San Benedetto de Urbe was a late 19th century convent chapel, now demolished, at Via di San Nicola da Tolentino 22 which is in the rione Trevi.
The dedication was to St Benedict.
This very obscure and briefly occupied chapel was built in 1995, to serve the Monasterium Sancti Benedicti de Urbe. This new foundation of Benedictine nuns was not apparently affiliated to any particular Benedictine congregation, but was an initiative of one Matilda Pynsent (a descendant of William Pynsent?) who became the first abbess.
Her place in history is because she took an interest in the 17th century woman philosopher Elena Cornaro Piscopia, who had been buried at the Benedictine abbey of St Justina at Padua and whose tomb she arranged (somehow) to have opened up for her to look into. She allegedly gathered up the remains and put them in a casket which she had re-interred with a new memorial tablet -what was she looking for?
The monastery was under the authority of the Diocese, in the person of the Cardinal Vicar. The abbess and nuns were described as English (monache inglesi), although there is a hint in the sources that only the abbess was. Their main work seems to have been the publication of Benedictine historical sources under the title Spicilegium Benedictinum, which reached five volumes in their brief existence -an impressive achievement.
In 1898 the nuns moved to the unfinished complex of San Patrizio a Villa Ludovisi, which had been begun by the Irish Augustinian friars in 1888. The friars had run out of money. The nuns seem not to have continued with the uncompleted friary church, but seemed to have built their own. Diego Angeli, writing in 1903, had this to say:
"San Benedetto Abate. There is a small church attached to a convent of English Benedictine nuns in the Via Boncompagni. It was built in 1899, the architect being Alberto Manassei. In 1901 the church was taken from the nuns and given to the Augustinians. The ceiling vault and the apse are decorated with frescoes. On the main altar is an altarpiece of The Blessed Virgin, a copy of an original by Carlo Maratta at San Carlo al Corso. To the left is the chapel of St Benedict, with a copy of an icon kept at San Benedetto in Piscinula."

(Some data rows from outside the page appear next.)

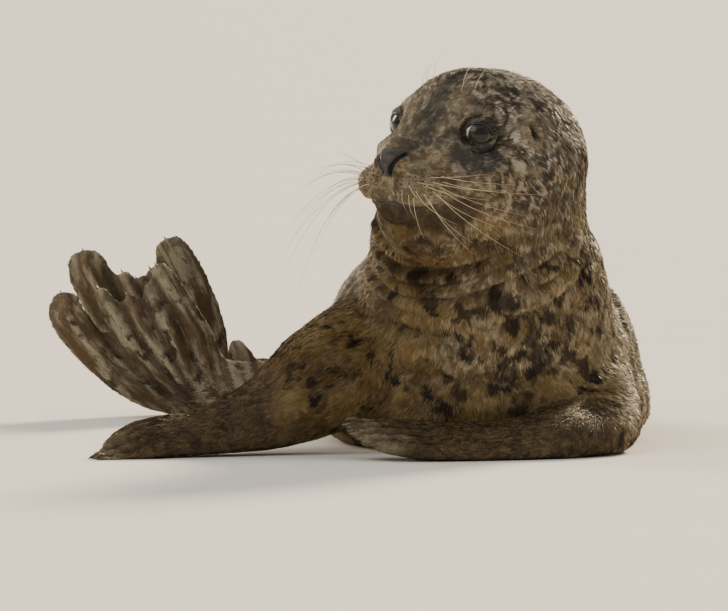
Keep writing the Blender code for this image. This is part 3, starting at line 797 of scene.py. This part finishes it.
cloud_cover = maths(marks_and_shade, "MULTIPLY_ADD", dorsal_in, -0.075, 0.572)
clouds = mapped(marks_and_shade, maths(marks_and_shade, "SUBTRACT", coarse_mottle, cloud_cover), 0.0, 0.045)
dapples = mapped(marks_and_shade, head_mottle, 0.485, 0.535)
clouds = without(clouds, fine_in, 1.0)
clouds = maths(marks_and_shade, "MAXIMUM", clouds, times(dapples, fine_in))
round_spots = without(maths(marks_and_shade, "MAXIMUM", big, middling), fine_in, 0.85)
dark = maths(marks_and_shade, "MAXIMUM", times(clouds, 0.88), without(round_spots, hind_in, 1.0))
toe_marks = times(mapped(marks_and_shade, noise(60.0, 3.0, 4.4), 0.50, 0.58), mapped(marks_and_shade, digit_streaks, 0.42, 0.56))
dark = maths(marks_and_shade, "MAXIMUM", without(dark, hind_in, 1.0), times(toe_marks, hind_in))
dark = times(dark, mapped(marks_and_shade, fine, 0.20, 0.42))
dark = without(without(dark, fore_in, 0.55), pale_in, 0.75)
blackish = blended(marks_and_shade, fine_in, (0.018, 0.011, 0.005), (0.027, 0.020, 0.016))
blackish = blended(marks_and_shade, hind_in, blackish, (0.066, 0.042, 0.026))
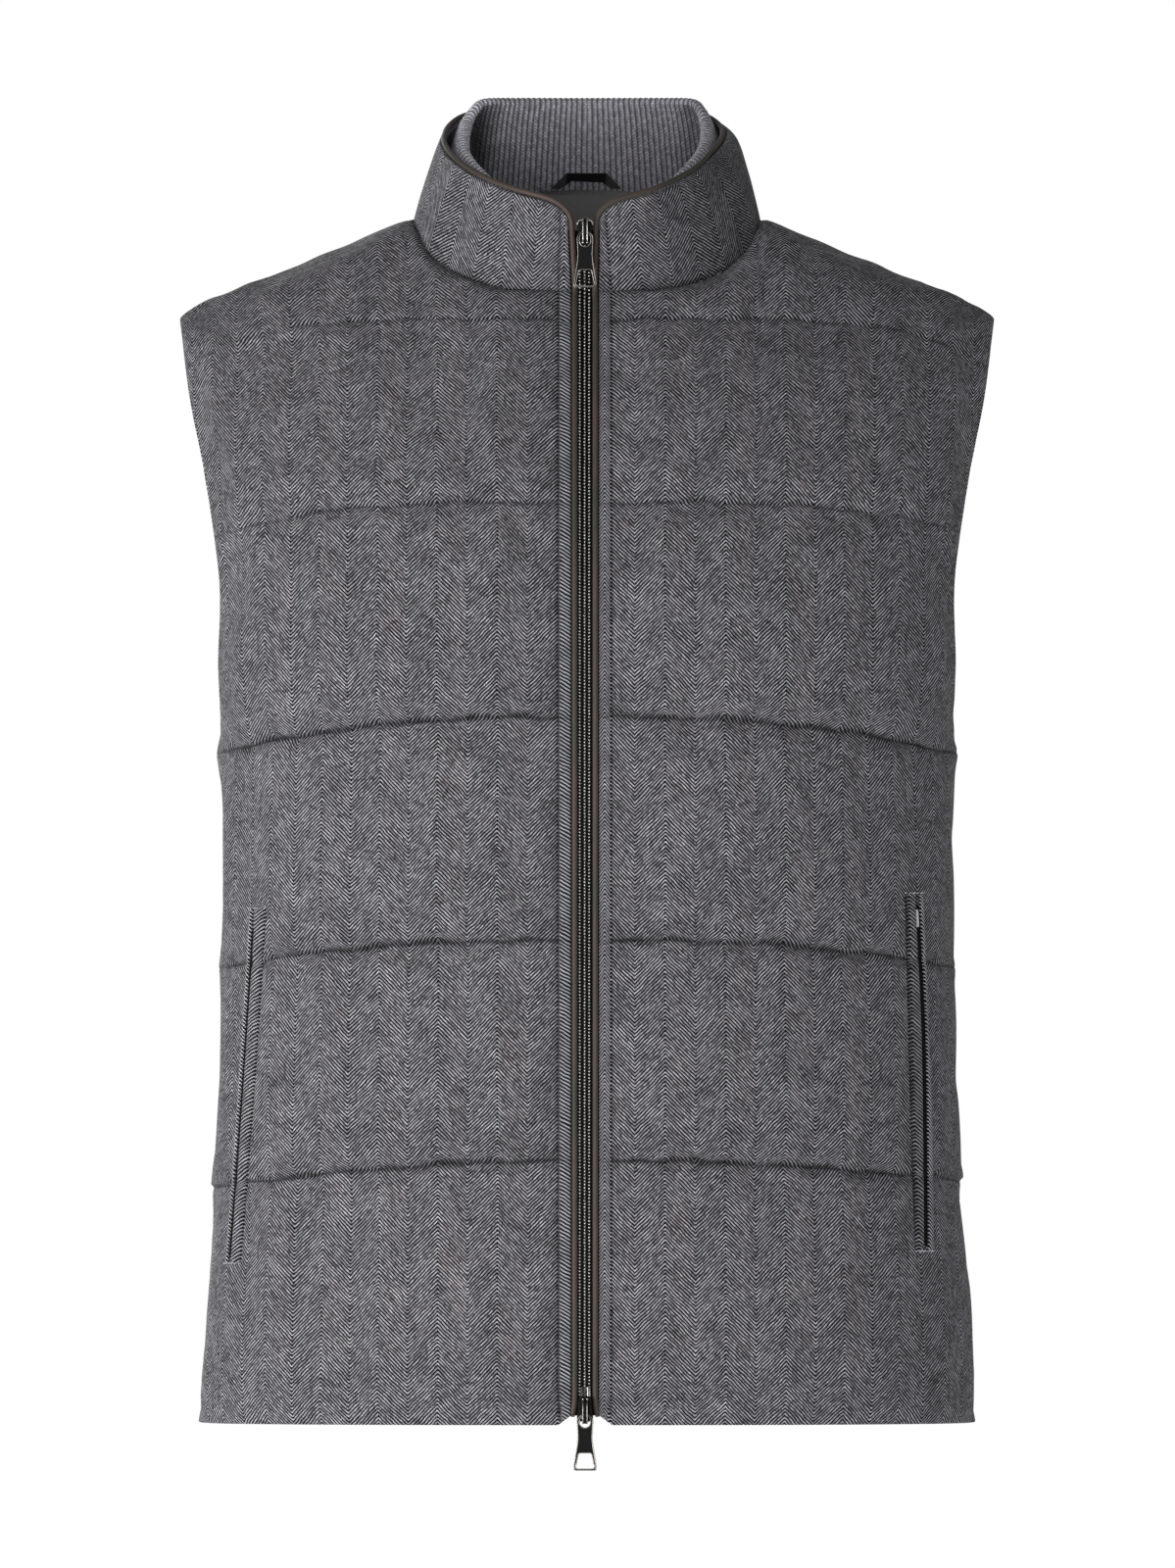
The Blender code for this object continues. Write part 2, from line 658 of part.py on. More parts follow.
def skin_normal(x, z):
    """Outward direction of the front's skin at (x, z)."""
    step = 0.002
    across = skin(x + step, z, True) - skin(x - step, z, True)
    up = skin(x, z + step, True) - skin(x, z - step, True)
    normal = across.cross(up).normalized()
    return -normal if normal.y > 0 else normal


LIP_OFF = 0.0008             # clear of the panel's facets
WELT_THICK, LIP_THICK = 0.0018, 0.0010
SLIT_HALF = 0.0004


def pocket_strip(name, tree, side, table, columns, thick, sections=20):
    """A welt or lip that lies on a panel between two columns of its table."""
    rows = table[::-1]
    low, high = rows[0].z, rows[-1].z
    outer, inner = [], []
    for k in range(sections + 1):
        z = low + (high - low) * k / sections
        ends = [follow(rows, column, z) for column in columns]
        top_line, low_line = [], []
        for share in (0.0, 0.5, 1.0):
            x = side * (ends[0] * (1 - share) + ends[1] * share)
            hit = tree.ray_cast(Vector((x, -0.5, z)), Vector((0, 1, 0)))[0]
            normal = skin_normal(x, z)
            low_line.append(hit + normal * LIP_OFF)
            top_line.append(hit + normal * (LIP_OFF + thick))
        outer.append(top_line)
        inner.append(low_line)
    return wall(name, outer, inner, HERRINGBONE)


for side, panel, table, ending in ((-1, "front_left", POCKET_LEFT, "left"),
                                   (1, "front_right", POCKET_RIGHT, "right")):
    tree = panel_tree(panel)
    shy = tuple(row._replace(middle=row.middle - SLIT_HALF) for row in table)
    pocket_strip("welt_" + ending, tree, side, shy, ("inner", "middle"), WELT_THICK)
    shy = tuple(row._replace(middle=row.middle + SLIT_HALF) for row in table)
    pocket_strip("lip_" + ending, tree, side, shy, ("middle", "outer"), LIP_THICK)

# ---------------------------------------------------------------- hanger loop
def flat_piece(name, outline, holes, thickness, look):
    """An outline in the XZ plane with holes, as a flat curve with a thickness."""
    curve = bpy.data.curves.new(name, "CURVE")
    curve.dimensions = "2D"
    curve.fill_mode = "BOTH"
    curve.extrude = thickness / 2
    for points in (outline, *holes):
        spline = curve.splines.new("POLY")
        spline.points.add(len(points) - 1)
        for place, point in zip(spline.points, points):
            place.co = (point[0], point[1], 0.0, 1.0)
        spline.use_cyclic_u = True
    piece = bpy.data.objects.new(name, curve)
    piece.rotation_euler = (math.pi / 2, 0, 0)
    if look:
        GILET.objects.link(piece)
        curve.materials.append(finish(name + "_finish", *look))
    else:
        TOOLS.objects.link(piece)
        piece.hide_render = True
        piece.display_type = "WIRE"
    return piece


LOOP_HALF, LOOP_TOP, LOOP_TAPE, LOOP_THICK = 0.0198, 0.0088, 0.0055, 0.0010
LOOP_X = -0.0005
loop_outline = [(-LOOP_HALF, 0.0), (-LOOP_HALF * 0.55, LOOP_TOP), (LOOP_HALF * 0.58, LOOP_TOP),
                (LOOP_HALF, 0.0), (LOOP_HALF - LOOP_TAPE, 0.0), (LOOP_HALF * 0.45, LOOP_TOP - 0.0052),
                (-LOOP_HALF * 0.42, LOOP_TOP - 0.0044), (-LOOP_HALF + LOOP_TAPE, 0.0)]


def loop_place():
    """Where the loop's ends meet the knit's foot, and the knit's lean there."""
    tree = panel_tree("collar_knit")
    middle = len(knit_inner[0]) // 2
    foot, above = knit_inner[0][middle], knit_inner[1][middle]
    along = (above - foot).normalized()
    inward = Vector((0, -along.z, along.y))
    base = foot + along * 0.001
    nearest = 0.0
    for x, up in loop_outline:
        seat = base + along * up
        hit = tree.ray_cast(Vector((LOOP_X + x, 0.0, seat.z)), Vector((0, 1, 0)))[0]
        nearest = max(nearest, (hit - seat).dot(inward))
    place = base + inward * (nearest + SEAM_GAP + LOOP_THICK / 2)
    return Vector((LOOP_X, place.y, place.z)), math.atan2(along.z, along.y)


loop = flat_piece("hanger_loop", loop_outline, (), LOOP_THICK, TAPE)
loop.location, loop.rotation_euler.x = loop_place()

# ---------------------------------------------------------------- sliders and pull tabs
def box(name, size, center, collection=TOOLS, look=None):
    """A box of a given size with its scale in its mesh."""
    mesh = bpy.data.meshes.new(name)
    work = bmesh.new()
    bmesh.ops.create_cube(work, size=1.0)
    bmesh.ops.scale(work, vec=Vector(size), verts=work.verts)
    bmesh.ops.translate(work, vec=Vector(center), verts=work.verts)
    work.to_mesh(mesh)
    work.free()
    piece = add(name, mesh, look, collection)
    if collection is TOOLS:
        piece.hide_render = True
        piece.display_type = "WIRE"
    return piece


SLIDER_LENGTH, SLIDER_WIDTH, PLATE = 0.0140, 0.0090, 0.0012
FRONT_PLATE = -0.0016        # middle of the front plate, inside the edge's skin
BACK_PLATE = 0.0064
BAIL_HEIGHT, BAIL_LENGTH, BAIL_WIDTH, BAIL_WIRE = 0.0042, 0.0130, 0.0034, 0.0010


def slider(name, middle, wide_end, bail_shift):
    """A slider: two plates joined by a post past the chain's end, and a bail on the front.

    middle is the point of the edge's skin at the slider's middle, wide_end is +1 when the
    post is at its top. The bail's top or bottom lies bail_shift from the slider's middle.
    """
    half = SLIDER_LENGTH / 2
    body = box(name, (SLIDER_WIDTH, PLATE, SLIDER_LENGTH), (0, FRONT_PLATE, 0), GILET, METAL)
    post_z = wide_end * (half - 0.0013)
    parts = [
        box(name + "_back_plate", (SLIDER_WIDTH, PLATE, SLIDER_LENGTH), (0, BACK_PLATE, 0)),
        box(name + "_post", (0.0030, BACK_PLATE - FRONT_PLATE, 0.0026),
            (0, (BACK_PLATE + FRONT_PLATE) / 2, post_z)),
    ]
    mesh = bpy.data.meshes.new(name + "_bail")
    work = bmesh.new()
    run, height, wire = BAIL_LENGTH / 2, BAIL_HEIGHT, BAIL_WIRE
    side_view = [(-run, 0.0), (-run, height * 0.62), (-run * 0.62, height), (run * 0.62, height),
                 (run, height * 0.62), (run, 0.0), (run - wire, 0.0), (run - wire, height * 0.55),
                 (run * 0.55, height - wire), (-run * 0.55, height - wire),
                 (-run + wire, height * 0.55), (-run + wire, 0.0)]
    surface = FRONT_PLATE - PLATE / 2 + 0.0003
    ring = [work.verts.new((-BAIL_WIDTH / 2, surface - out, along + bail_shift)) for along, out in side_view]
    face = work.faces.new(ring)
    grown = bmesh.ops.extrude_face_region(work, geom=[face])
    moved = [v for v in grown["geom"] if isinstance(v, bmesh.types.BMVert)]
    bmesh.ops.translate(work, vec=Vector((BAIL_WIDTH, 0, 0)), verts=moved)
    bmesh.ops.recalc_face_normals(work, faces=work.faces)
    work.to_mesh(mesh)
    work.free()
    bail = add(name + "_bail", mesh, None, TOOLS)
    bail.hide_render = True
    bail.display_type = "WIRE"
    parts.append(bail)
    for part in parts:
        part.location = middle
        join = body.modifiers.new("join_" + part.name, "BOOLEAN")
        join.operation = "UNION"
        join.solver = "EXACT"
        join.object = part
    body.location = middle
    return body


def arc(center, radius, start, end, steps):
    return [(center[0] + radius * math.cos(math.radians(start + (end - start) * k / steps)),
             center[1] + radius * math.sin(math.radians(start + (end - start) * k / steps)))
            for k in range(steps + 1)]


EYE_RADIUS, WAIST, FOOT = 0.0047, 0.0042, 0.0064
HINGE_DROP = 0.0006          # from the eye's top edge to the hinge axis


def pull(name, hinge):
    """A pull tab with its eye round the bail: its origin is on the hinge axis."""
    top = HINGE_DROP
    center = top - EYE_RADIUS
    bottom = top - PULL_LENGTH
    right = arc((0, center), EYE_RADIUS, 90, -15, 7)
    right += [(WAIST, center - 0.0085), (WAIST + 0.0004, center - 0.0130), (FOOT, bottom + 0.0030)]
    right += arc((FOOT - 0.0012, bottom + 0.0012), 0.0012, 0, -90, 3)
    outline = right + [(-x, z) for x, z in right[::-1]]
    outline = outline[:-1]
    eye_top, eye_bottom, eye_half = top - 0.0012, top - 0.0088, 0.0029
    eye = arc((0, eye_top - eye_half), eye_half, 90, 0, 4) + arc((0, eye_bottom + eye_half), eye_half, 0, -90, 4)
    eye += [(-x, z) for x, z in eye[-2:0:-1]]
    window_top, window_bottom = bottom + 0.0093, bottom + 0.0012
    window = [(0.0033, window_top), (0.0049, window_bottom), (-0.0049, window_bottom), (-0.0033, window_top)]
    piece = flat_piece(name, outline, (eye, window), PULL_THICKNESS, METAL)
    piece.location = hinge
    return piece


def slider_place(z):
    """Middle of a slider: on the zip's middle line, kept upright."""
    return Vector((ZIP_X, -front_depth(z), z))


SLIDER_TOP_Z, SLIDER_BOTTOM_Z = -0.0085, -0.6680
slider("slider_top", slider_place(SLIDER_TOP_Z), 1, 0.0012)
slider("slider_bottom", slider_place(SLIDER_BOTTOM_Z), -1, -0.0015)
HINGE_OUT = -FRONT_PLATE + PLATE / 2 + 0.0004 + PULL_THICKNESS / 2
for name, z in (("pull_top", -0.0082), ("pull_bottom", -0.6712)):
    near = SLIDER_TOP_Z if name == "pull_top" else SLIDER_BOTTOM_Z
    pull(name, Vector((ZIP_X, -front_depth(near) - HINGE_OUT, z)))

for piece in GILET.objects:
    if piece.type == "MESH":
        for polygon in piece.data.polygons:
            polygon.use_smooth = len(piece.data.polygons) > 60
        piece.data.set_sharp_from_angle(angle=math.radians(40))
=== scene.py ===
# %% [markdown]
# # A quilted herringbone gilet
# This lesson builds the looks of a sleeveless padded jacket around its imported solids. The real
# one has wadded panels of wool cloth, a standing collar with a ribbed knit band inside, a corded
# front edge and a two-way metal zip. The solids give every size and place. What they leave out
# is made here: the puff of the wadding, the ribs, the teeth, the stitches and all the finishes.
# Lengths are in metres, +Z is up, the zip faces -Y, and "left" is -X, the picture's left.

# %% Load the frame
import math

import bpy
import numpy as np
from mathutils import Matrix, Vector
from mathutils.bvhtree import BVHTree


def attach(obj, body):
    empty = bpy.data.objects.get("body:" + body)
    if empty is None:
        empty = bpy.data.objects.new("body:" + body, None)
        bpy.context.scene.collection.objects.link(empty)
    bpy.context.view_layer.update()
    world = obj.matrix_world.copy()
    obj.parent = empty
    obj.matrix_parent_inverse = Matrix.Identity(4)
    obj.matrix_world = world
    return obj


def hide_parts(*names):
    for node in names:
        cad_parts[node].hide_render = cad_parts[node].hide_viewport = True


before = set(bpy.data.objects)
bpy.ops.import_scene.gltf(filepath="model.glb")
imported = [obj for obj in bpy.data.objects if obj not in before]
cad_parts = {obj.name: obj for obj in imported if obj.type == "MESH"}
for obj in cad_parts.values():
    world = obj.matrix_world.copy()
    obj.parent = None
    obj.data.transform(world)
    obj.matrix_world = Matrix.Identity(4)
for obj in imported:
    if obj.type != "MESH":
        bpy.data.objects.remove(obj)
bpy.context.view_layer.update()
scene = bpy.context.scene

# %% [markdown]
# The camera comes first, so that each piece can be checked as it is made. The photograph shows
# the front squarely from far away, so a long lens at the height of the picture's middle gives
# the same view. One pixel of the photograph is 0.55 mm at the side seams.

# %% Camera
PIXEL = 0.00055
PHOTO_WIDE, PHOTO_HIGH = 1199, 1600
ORIGIN_ACROSS, ORIGIN_DOWN = 599, 222        # the photograph's pixel on the part's origin
CAMERA_AWAY, TRUE_SCALE = 25.0, 0.06        # true scale halfway between the sides and the zip
SENSOR = 24.0
view_x = (PHOTO_WIDE / 2 - ORIGIN_ACROSS) * PIXEL
view_z = (ORIGIN_DOWN - PHOTO_HIGH / 2) * PIXEL
bpy.ops.object.camera_add(location=(view_x, -CAMERA_AWAY, view_z), rotation=(math.pi / 2, 0, 0))
camera = bpy.context.object
camera.data.sensor_fit = "VERTICAL"
camera.data.sensor_height = SENSOR
camera.data.lens = SENSOR * (CAMERA_AWAY - TRUE_SCALE) / (PHOTO_HIGH * PIXEL)
camera.data.clip_end = 100
scene.camera = camera
print(f"camera: {camera.data.lens:.0f} mm lens, {CAMERA_AWAY} m away")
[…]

Something horrible happened in 1901, but details are hard to come by. The monastery was suppressed, and the property ended up with the Irish Augustinians again. They went on to finish the church that they started, but seemed to have sold off the nuns' church for the building of a hospital. The friars also seem to have been granted the property on the Via di San Nicola da Tolentino, which would have given them another useful cash windfall.
Blessed Columba Marmion wrote this in a letter in 1901:
Leggo sui giornali inglesi che le Benedettine inglesi, da tempo stabilitesi a Roma, sono all’origine di un terribile scandalo! (I read in the English press that the English Benedictine nuns, for a time established in Rome, are the source of a terrible scandal!).
No historical reminders of the nuns survive to be seen. The location on the Via di San Nicola da Tolentino is now occupied by a neat and good-quality neo-Baroque edifice, obviously built after the suppression of the community.